Cependant, au dire de certains experts, cette dernière attaque aurait pu être évitée. En effet, il semblerait que la faille soit dans le système d’authentification à multiple facteurs, pas assez robuste chez Uber. Le système d’authentification multiple FIDO2, qui ne semble pas avoir été mis en oeuvre chez Uber, permet de vérifier que l’origine de la demande d’authentification vient d’un serveur interne et donc toute demande émanant de l’extérieur serait bloquée, avant même que le pirate ait l’opportunité de rentrer les identifiants qu’il a dérobés.
Aussi, l’employé a communiqué des informations très sensibles en répondant à un SMS sans aucune vérification, ce qui est à l’origine de l’attaque. Mais il ne faut pas lui jeter la pierre, l’autorité apparente est respectée dans les entreprises et nous avons ici affaire à un enjeu de formation, sensibilisation et mise en place de procédures pour éviter ces incidents. Tous les jours, des « arnaques au président » ont lieu et impliquent des sommes colossales.
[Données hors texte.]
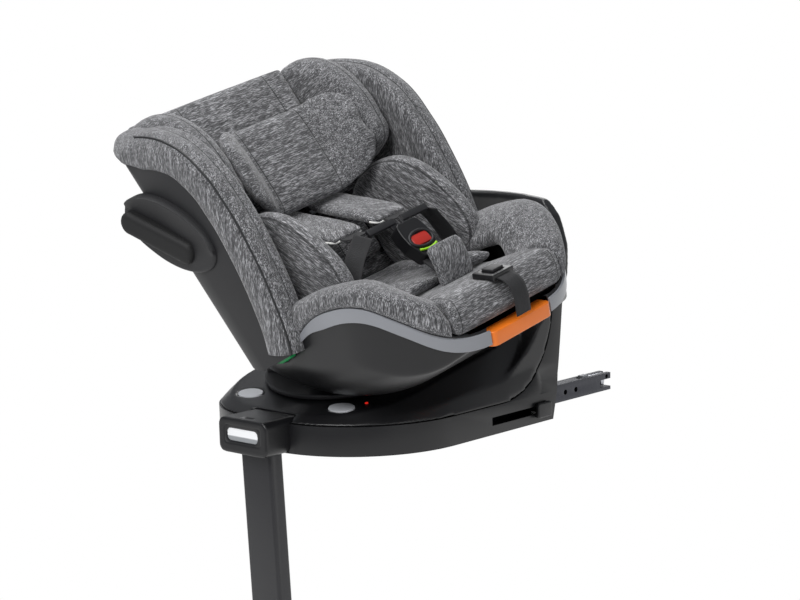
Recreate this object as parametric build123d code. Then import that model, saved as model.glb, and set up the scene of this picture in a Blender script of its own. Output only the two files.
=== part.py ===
from build123d import *
import math
import os

# Convertible child car seat on a turning base: vehicle anchor arms, support leg,
# turntable, reclining seat tub, sliding headrest and a five-point harness.
# Frame: +Z is the turntable's axis, +Y points to the anchor arms (vehicle backrest),
# -Y to the support leg, and the seat at rest faces +X, the vehicle's door.
# Heights below are measured from the deck under the turntable; save() lifts every
# piece by DECK_Z, so the origin lies where the turning axis meets the underside.
# Base pieces with "wedge" in their plane follow the inclined underside instead.

# ---- base ----
WEDGE = 12.5               # underside falls this many degrees towards the anchor arms
DECK_Z = 94.0              # deck above the underside, on the turning axis
BASE_HALF = 200.0          # half width of the lower housing
BASE_FRONT = 205.0         # from the axis to the front face, along the underside
BASE_REAR = 208.0
BASE_CORNER_FRONT = 175.0
BASE_CORNER_REAR = 45.0
DECK_CORNER = 120.0        # the deck's front corners, inside the crease
SEAM_Z = -50.0             # tray meets cover, measured square to the underside
SIDE_LEAN = 22.0           # cover walls lean in above the seam
RIM_Z = -27.0              # crease where the cover's top starts to fall away
RIM_FLAT = 52.0            # width of the falling strip beside the deck
BASE_WALL = 5.0
BAR_INNER = 332.0          # rebound bar, inner radius about the turning axis
BAR_THICK = 17.0
BAR_TOP = 158.0
BAR_HALF = 158.0

# ---- turntable ----
DISC_R = 146.0
DISC_TOP = 10.0
DISC_GAP = 2.3             # underside of the disc above the deck
POST_R = 20.0
SHAFT_FIT = 0.05           # radial running clearance of every turning shaft
RACE_R = 120.0             # pitch radius of the ball race
BALL_R = 3.0
BALL_COUNT = 18

# ---- recline ----
RECLINE_X = 100.0          # lateral axis the tub swings about
PAN_R = 331.0              # radius of the tub's underside about that axis
PAN_LIFT = 17.0            # tub's lowest line above the deck
RECLINE_Z = PAN_R + PAN_LIFT
CRADLE_TOP = 108.0
RUNNER_DEEP = 6.0
RUNNER_WIDE = 6.0
RUNNER_Y = 80.0
RUNNER_FIT = 0.3
CHEEK_WIDE = 20.0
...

Dès lors, il faut espérer que cet événement soit perçu comme un sonnette d’alarme au plus haut niveau. Chaque société est concernée et chaque employé, au delà des experts en cybersécurité, a un rôle à jouer. Mais cela ne peut se faire sans une volonté au plus haut niveau de mettre en oeuvre une politique de sensibilisation, de formation et d’investissement permanent dans la protection des actifs de l’entreprise, de ses employés et clients. Oui, cela a un coût, oui cela ne rapporte pas de revenus à priori, mais ce sujet de cybercriminalité et protection doit être une priorité pour les comités exécutifs et conseils d’administration, sous peine de faire face à des conséquences désastreuses en cas d’attaque majeure.
Le monde dans lequel nous vivons ne nous laisse malheureusement pas le choix.